Look in the material below for the line with "centre.empty_display_size = OUTER_RADIUS" and the line with "bpy.context.view_layer.update()", then set down exactly those two lines and all lines between, nothing more.

── Available data

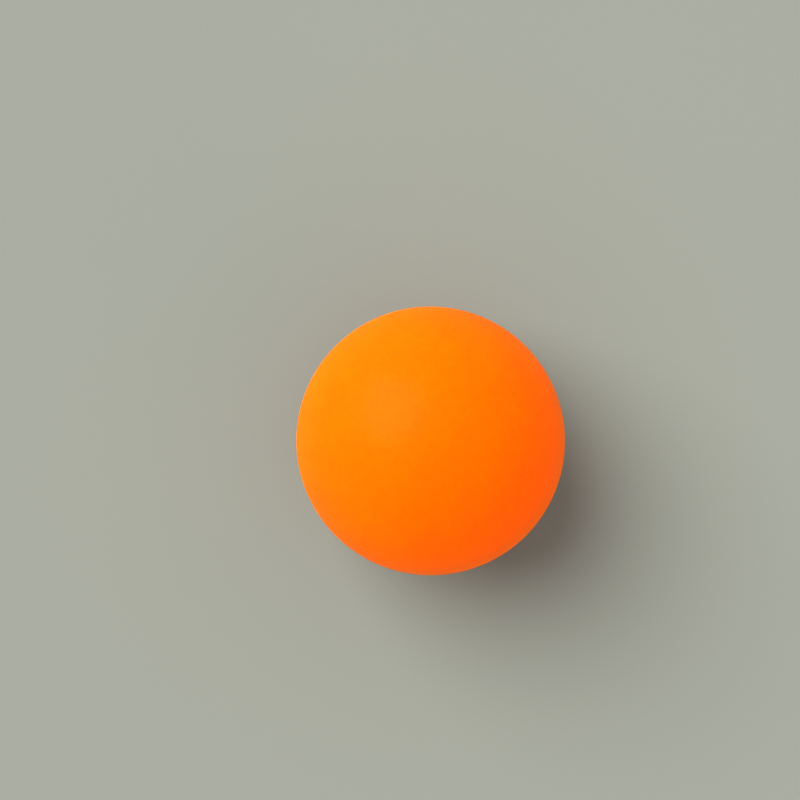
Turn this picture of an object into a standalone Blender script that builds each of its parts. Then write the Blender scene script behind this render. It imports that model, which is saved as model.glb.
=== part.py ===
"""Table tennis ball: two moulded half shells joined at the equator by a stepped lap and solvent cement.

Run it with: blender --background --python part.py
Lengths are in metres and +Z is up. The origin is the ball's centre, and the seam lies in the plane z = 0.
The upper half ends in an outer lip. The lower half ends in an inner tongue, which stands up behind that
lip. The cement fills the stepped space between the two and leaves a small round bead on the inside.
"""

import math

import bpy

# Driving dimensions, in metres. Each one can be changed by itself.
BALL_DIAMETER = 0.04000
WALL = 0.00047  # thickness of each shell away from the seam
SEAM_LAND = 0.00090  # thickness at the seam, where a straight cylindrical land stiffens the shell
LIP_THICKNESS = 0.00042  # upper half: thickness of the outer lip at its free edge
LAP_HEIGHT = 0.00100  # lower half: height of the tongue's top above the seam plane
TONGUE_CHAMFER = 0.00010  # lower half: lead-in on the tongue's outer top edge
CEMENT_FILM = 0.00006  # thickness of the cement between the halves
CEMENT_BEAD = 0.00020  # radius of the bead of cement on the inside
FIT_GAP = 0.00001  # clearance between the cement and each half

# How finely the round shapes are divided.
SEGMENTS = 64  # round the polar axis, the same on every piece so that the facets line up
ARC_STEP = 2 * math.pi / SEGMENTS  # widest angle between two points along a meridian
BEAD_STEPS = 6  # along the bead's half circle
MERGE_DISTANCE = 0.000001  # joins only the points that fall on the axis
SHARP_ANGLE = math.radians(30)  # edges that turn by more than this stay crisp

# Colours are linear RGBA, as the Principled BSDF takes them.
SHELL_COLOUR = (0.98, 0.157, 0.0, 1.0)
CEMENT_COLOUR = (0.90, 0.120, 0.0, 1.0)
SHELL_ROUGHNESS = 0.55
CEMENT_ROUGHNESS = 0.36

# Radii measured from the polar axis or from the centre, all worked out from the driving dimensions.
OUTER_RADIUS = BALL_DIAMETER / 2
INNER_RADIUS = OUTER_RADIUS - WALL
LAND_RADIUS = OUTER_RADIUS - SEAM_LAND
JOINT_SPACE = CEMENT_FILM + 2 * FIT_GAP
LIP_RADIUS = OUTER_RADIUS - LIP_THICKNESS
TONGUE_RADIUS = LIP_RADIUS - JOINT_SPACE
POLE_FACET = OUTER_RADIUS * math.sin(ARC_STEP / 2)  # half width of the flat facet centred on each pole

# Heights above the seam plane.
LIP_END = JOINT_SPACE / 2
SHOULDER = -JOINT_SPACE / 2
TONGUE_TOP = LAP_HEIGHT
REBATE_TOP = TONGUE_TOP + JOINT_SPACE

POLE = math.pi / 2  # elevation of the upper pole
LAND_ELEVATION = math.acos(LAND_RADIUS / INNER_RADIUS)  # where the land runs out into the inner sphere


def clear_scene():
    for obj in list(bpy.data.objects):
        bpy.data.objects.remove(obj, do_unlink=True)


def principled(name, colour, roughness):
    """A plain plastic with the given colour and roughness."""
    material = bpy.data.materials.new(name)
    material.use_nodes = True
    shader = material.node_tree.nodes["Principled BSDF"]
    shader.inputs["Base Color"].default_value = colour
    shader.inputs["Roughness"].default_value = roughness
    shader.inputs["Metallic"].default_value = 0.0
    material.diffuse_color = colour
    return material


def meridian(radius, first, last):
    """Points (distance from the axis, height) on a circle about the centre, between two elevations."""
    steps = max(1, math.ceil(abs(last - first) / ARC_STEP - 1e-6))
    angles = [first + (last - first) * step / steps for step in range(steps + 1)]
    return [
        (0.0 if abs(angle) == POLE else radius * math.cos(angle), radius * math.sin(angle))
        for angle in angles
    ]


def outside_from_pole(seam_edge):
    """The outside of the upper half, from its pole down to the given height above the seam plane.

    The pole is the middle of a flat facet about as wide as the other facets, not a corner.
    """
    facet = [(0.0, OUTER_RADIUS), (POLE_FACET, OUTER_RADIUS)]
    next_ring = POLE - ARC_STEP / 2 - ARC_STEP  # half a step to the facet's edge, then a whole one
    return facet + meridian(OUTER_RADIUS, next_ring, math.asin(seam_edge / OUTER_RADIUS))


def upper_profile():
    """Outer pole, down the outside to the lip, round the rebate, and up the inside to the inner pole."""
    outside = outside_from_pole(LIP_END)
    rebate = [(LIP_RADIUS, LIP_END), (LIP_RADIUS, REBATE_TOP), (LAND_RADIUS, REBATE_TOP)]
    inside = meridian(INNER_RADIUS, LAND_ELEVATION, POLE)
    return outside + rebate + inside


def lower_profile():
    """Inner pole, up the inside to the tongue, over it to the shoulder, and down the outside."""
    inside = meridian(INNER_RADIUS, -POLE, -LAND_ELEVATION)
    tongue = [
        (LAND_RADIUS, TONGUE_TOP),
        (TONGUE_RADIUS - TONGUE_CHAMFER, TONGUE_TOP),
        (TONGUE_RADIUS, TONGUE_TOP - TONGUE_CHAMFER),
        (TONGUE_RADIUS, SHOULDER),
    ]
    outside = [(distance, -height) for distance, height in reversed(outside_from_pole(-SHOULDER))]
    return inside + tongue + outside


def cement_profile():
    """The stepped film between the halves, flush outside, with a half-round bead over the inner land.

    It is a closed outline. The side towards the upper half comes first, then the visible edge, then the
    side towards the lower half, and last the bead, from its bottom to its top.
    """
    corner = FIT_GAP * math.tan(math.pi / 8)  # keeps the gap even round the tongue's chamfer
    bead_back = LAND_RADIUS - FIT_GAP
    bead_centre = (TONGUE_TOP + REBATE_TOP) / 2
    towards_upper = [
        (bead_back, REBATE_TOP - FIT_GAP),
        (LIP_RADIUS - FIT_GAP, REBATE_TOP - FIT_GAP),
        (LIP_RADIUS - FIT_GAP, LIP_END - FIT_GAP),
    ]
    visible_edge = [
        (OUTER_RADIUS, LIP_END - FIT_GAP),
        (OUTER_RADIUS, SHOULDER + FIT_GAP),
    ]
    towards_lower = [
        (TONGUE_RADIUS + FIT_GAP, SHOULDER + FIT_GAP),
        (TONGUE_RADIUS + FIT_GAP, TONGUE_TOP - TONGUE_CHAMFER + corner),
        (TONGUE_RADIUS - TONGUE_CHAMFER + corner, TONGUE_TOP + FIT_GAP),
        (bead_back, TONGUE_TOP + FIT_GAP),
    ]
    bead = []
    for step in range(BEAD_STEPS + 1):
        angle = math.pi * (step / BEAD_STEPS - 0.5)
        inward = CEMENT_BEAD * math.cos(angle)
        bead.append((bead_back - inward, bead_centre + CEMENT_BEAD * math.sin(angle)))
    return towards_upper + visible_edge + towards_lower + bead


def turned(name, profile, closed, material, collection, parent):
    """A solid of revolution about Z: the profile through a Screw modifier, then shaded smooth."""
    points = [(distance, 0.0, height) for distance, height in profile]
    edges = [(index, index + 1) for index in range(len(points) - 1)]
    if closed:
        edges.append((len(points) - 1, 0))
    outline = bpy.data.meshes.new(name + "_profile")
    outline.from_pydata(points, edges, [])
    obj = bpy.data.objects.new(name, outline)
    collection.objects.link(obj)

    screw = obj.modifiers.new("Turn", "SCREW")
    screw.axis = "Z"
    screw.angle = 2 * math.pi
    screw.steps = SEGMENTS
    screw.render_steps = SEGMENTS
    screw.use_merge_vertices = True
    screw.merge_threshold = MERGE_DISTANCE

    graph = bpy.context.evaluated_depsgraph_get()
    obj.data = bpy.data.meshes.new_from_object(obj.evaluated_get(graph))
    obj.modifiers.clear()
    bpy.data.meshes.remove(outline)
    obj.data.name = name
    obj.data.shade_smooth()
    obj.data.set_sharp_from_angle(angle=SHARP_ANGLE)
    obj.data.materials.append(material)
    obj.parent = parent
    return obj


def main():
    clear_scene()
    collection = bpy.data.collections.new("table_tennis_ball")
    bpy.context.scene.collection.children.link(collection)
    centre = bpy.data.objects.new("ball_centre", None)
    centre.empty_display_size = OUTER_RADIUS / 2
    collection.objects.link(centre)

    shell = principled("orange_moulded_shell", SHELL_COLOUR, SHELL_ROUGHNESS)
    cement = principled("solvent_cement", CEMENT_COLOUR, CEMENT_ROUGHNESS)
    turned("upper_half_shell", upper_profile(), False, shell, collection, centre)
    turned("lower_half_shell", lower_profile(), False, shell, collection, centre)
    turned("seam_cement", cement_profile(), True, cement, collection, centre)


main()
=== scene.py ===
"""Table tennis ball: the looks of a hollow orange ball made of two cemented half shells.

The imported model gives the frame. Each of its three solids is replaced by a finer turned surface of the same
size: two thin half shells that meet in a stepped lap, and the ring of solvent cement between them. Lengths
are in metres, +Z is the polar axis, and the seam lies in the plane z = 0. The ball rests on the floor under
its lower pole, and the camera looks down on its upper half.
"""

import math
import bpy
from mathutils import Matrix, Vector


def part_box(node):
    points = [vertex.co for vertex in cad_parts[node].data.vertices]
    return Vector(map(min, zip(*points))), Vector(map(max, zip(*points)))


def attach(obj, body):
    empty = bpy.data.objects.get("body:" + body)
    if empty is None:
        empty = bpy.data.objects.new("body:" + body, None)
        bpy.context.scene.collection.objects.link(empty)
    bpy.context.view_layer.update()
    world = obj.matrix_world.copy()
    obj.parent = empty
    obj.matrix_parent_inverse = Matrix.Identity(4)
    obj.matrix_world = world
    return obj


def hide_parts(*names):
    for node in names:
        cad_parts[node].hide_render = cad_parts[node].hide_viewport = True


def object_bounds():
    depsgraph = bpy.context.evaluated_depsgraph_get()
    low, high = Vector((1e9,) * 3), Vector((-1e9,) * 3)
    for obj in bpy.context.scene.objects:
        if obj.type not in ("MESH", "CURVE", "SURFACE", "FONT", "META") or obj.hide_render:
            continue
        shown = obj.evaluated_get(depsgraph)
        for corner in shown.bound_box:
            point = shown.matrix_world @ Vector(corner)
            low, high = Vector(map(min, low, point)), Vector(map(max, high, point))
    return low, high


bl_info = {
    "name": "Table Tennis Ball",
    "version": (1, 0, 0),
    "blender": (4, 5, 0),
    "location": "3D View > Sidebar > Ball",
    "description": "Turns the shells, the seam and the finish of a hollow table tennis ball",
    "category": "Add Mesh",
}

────

Result
    centre.empty_display_size = OUTER_RADIUS / 2
    collection.objects.link(centre)

    shell = principled("orange_moulded_shell", SHELL_COLOUR, SHELL_ROUGHNESS)
    cement = principled("solvent_cement", CEMENT_COLOUR, CEMENT_ROUGHNESS)
    turned("upper_half_shell", upper_profile(), False, shell, collection, centre)
    turned("lower_half_shell", lower_profile(), False, shell, collection, centre)
    turned("seam_cement", cement_profile(), True, cement, collection, centre)


main()
=== scene.py ===
"""Table tennis ball: the looks of a hollow orange ball made of two cemented half shells.

The imported model gives the frame. Each of its three solids is replaced by a finer turned surface of the same
size: two thin half shells that meet in a stepped lap, and the ring of solvent cement between them. Lengths
are in metres, +Z is the polar axis, and the seam lies in the plane z = 0. The ball rests on the floor under
its lower pole, and the camera looks down on its upper half.
"""

import math
import bpy
from mathutils import Matrix, Vector


def part_box(node):
    points = [vertex.co for vertex in cad_parts[node].data.vertices]
    return Vector(map(min, zip(*points))), Vector(map(max, zip(*points)))


def attach(obj, body):
    empty = bpy.data.objects.get("body:" + body)
    if empty is None:
        empty = bpy.data.objects.new("body:" + body, None)
        bpy.context.scene.collection.objects.link(empty)
    bpy.context.view_layer.update()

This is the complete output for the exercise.